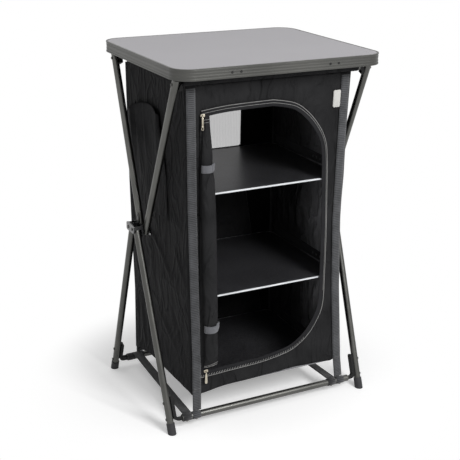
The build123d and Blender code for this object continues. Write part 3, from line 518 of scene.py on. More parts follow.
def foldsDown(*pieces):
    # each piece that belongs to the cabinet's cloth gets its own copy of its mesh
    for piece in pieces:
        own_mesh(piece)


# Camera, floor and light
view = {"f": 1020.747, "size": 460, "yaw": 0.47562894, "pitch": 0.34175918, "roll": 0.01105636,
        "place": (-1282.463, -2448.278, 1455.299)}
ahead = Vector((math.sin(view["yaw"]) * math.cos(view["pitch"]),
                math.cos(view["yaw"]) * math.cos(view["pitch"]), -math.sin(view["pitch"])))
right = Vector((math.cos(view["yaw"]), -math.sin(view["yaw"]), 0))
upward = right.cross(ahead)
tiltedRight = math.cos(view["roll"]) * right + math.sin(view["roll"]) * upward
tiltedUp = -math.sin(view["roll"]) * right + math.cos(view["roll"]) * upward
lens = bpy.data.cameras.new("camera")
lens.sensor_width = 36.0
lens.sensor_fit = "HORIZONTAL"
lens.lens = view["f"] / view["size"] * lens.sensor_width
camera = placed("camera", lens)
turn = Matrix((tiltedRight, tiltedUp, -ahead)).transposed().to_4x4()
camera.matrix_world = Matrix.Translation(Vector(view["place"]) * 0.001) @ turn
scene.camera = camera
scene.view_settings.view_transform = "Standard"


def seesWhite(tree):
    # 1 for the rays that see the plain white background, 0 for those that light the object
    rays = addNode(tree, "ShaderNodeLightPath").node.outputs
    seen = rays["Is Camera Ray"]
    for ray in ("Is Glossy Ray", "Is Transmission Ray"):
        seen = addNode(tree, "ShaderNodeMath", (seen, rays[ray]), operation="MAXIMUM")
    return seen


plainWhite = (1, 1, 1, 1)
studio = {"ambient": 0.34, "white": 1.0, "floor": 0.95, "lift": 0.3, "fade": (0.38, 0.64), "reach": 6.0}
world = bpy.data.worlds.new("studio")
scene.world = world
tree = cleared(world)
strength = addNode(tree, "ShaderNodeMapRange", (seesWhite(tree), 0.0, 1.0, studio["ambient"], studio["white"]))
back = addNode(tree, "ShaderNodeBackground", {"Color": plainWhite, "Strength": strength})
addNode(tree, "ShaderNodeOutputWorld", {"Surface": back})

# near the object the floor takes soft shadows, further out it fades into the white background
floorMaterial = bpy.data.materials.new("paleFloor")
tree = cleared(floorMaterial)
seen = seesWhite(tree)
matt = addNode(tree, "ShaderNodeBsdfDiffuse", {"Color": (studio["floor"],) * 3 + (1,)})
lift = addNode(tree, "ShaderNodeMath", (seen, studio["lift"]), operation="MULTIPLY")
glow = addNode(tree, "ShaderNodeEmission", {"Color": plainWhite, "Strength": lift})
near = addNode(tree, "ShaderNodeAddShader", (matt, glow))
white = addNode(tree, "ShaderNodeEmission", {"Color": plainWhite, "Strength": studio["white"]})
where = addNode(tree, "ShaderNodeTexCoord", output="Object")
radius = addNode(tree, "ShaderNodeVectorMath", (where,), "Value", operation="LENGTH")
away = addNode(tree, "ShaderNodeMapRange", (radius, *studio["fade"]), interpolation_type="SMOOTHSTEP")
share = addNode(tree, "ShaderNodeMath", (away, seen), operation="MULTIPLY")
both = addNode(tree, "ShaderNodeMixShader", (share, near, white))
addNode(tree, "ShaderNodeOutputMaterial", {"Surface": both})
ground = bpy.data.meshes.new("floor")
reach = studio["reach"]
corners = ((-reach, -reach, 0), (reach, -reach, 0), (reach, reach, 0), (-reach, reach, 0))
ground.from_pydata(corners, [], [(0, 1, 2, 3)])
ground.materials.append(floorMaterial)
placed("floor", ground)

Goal
Write out each line of the data above again, exactly as given.

Response for this exercise
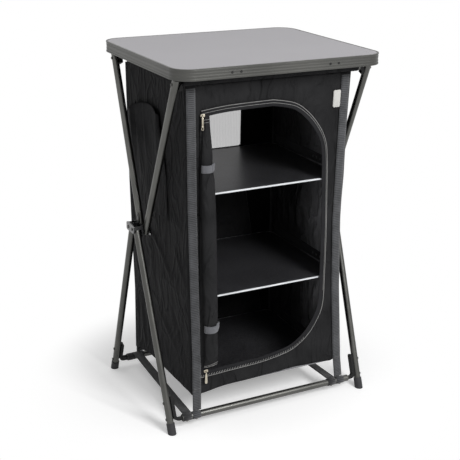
The build123d and Blender code for this object continues. Write part 3, from line 518 of scene.py on. More parts follow.
def foldsDown(*pieces):
    # each piece that belongs to the cabinet's cloth gets its own copy of its mesh
    for piece in pieces:
        own_mesh(piece)


# Camera, floor and light
view = {"f": 1020.747, "size": 460, "yaw": 0.47562894, "pitch": 0.34175918, "roll": 0.01105636,
        "place": (-1282.463, -2448.278, 1455.299)}
ahead = Vector((math.sin(view["yaw"]) * math.cos(view["pitch"]),
                math.cos(view["yaw"]) * math.cos(view["pitch"]), -math.sin(view["pitch"])))
right = Vector((math.cos(view["yaw"]), -math.sin(view["yaw"]), 0))
upward = right.cross(ahead)
tiltedRight = math.cos(view["roll"]) * right + math.sin(view["roll"]) * upward
tiltedUp = -math.sin(view["roll"]) * right + math.cos(view["roll"]) * upward
lens = bpy.data.cameras.new("camera")
lens.sensor_width = 36.0
lens.sensor_fit = "HORIZONTAL"
lens.lens = view["f"] / view["size"] * lens.sensor_width
camera = placed("camera", lens)
turn = Matrix((tiltedRight, tiltedUp, -ahead)).transposed().to_4x4()
camera.matrix_world = Matrix.Translation(Vector(view["place"]) * 0.001) @ turn
scene.camera = camera
scene.view_settings.view_transform = "Standard"


def seesWhite(tree):
    # 1 for the rays that see the plain white background, 0 for those that light the object
    rays = addNode(tree, "ShaderNodeLightPath").node.outputs
    seen = rays["Is Camera Ray"]
    for ray in ("Is Glossy Ray", "Is Transmission Ray"):
        seen = addNode(tree, "ShaderNodeMath", (seen, rays[ray]), operation="MAXIMUM")
    return seen


plainWhite = (1, 1, 1, 1)
studio = {"ambient": 0.34, "white": 1.0, "floor": 0.95, "lift": 0.3, "fade": (0.38, 0.64), "reach": 6.0}
world = bpy.data.worlds.new("studio")
scene.world = world
tree = cleared(world)
strength = addNode(tree, "ShaderNodeMapRange", (seesWhite(tree), 0.0, 1.0, studio["ambient"], studio["white"]))
back = addNode(tree, "ShaderNodeBackground", {"Color": plainWhite, "Strength": strength})
addNode(tree, "ShaderNodeOutputWorld", {"Surface": back})

# near the object the floor takes soft shadows, further out it fades into the white background
floorMaterial = bpy.data.materials.new("paleFloor")
tree = cleared(floorMaterial)
seen = seesWhite(tree)
matt = addNode(tree, "ShaderNodeBsdfDiffuse", {"Color": (studio["floor"],) * 3 + (1,)})
lift = addNode(tree, "ShaderNodeMath", (seen, studio["lift"]), operation="MULTIPLY")
glow = addNode(tree, "ShaderNodeEmission", {"Color": plainWhite, "Strength": lift})
near = addNode(tree, "ShaderNodeAddShader", (matt, glow))
white = addNode(tree, "ShaderNodeEmission", {"Color": plainWhite, "Strength": studio["white"]})
where = addNode(tree, "ShaderNodeTexCoord", output="Object")
radius = addNode(tree, "ShaderNodeVectorMath", (where,), "Value", operation="LENGTH")
away = addNode(tree, "ShaderNodeMapRange", (radius, *studio["fade"]), interpolation_type="SMOOTHSTEP")
share = addNode(tree, "ShaderNodeMath", (away, seen), operation="MULTIPLY")
both = addNode(tree, "ShaderNodeMixShader", (share, near, white))
addNode(tree, "ShaderNodeOutputMaterial", {"Surface": both})
ground = bpy.data.meshes.new("floor")
reach = studio["reach"]
corners = ((-reach, -reach, 0), (reach, -reach, 0), (reach, reach, 0), (-reach, reach, 0))
ground.from_pydata(corners, [], [(0, 1, 2, 3)])
ground.materials.append(floorMaterial)
placed("floor", ground)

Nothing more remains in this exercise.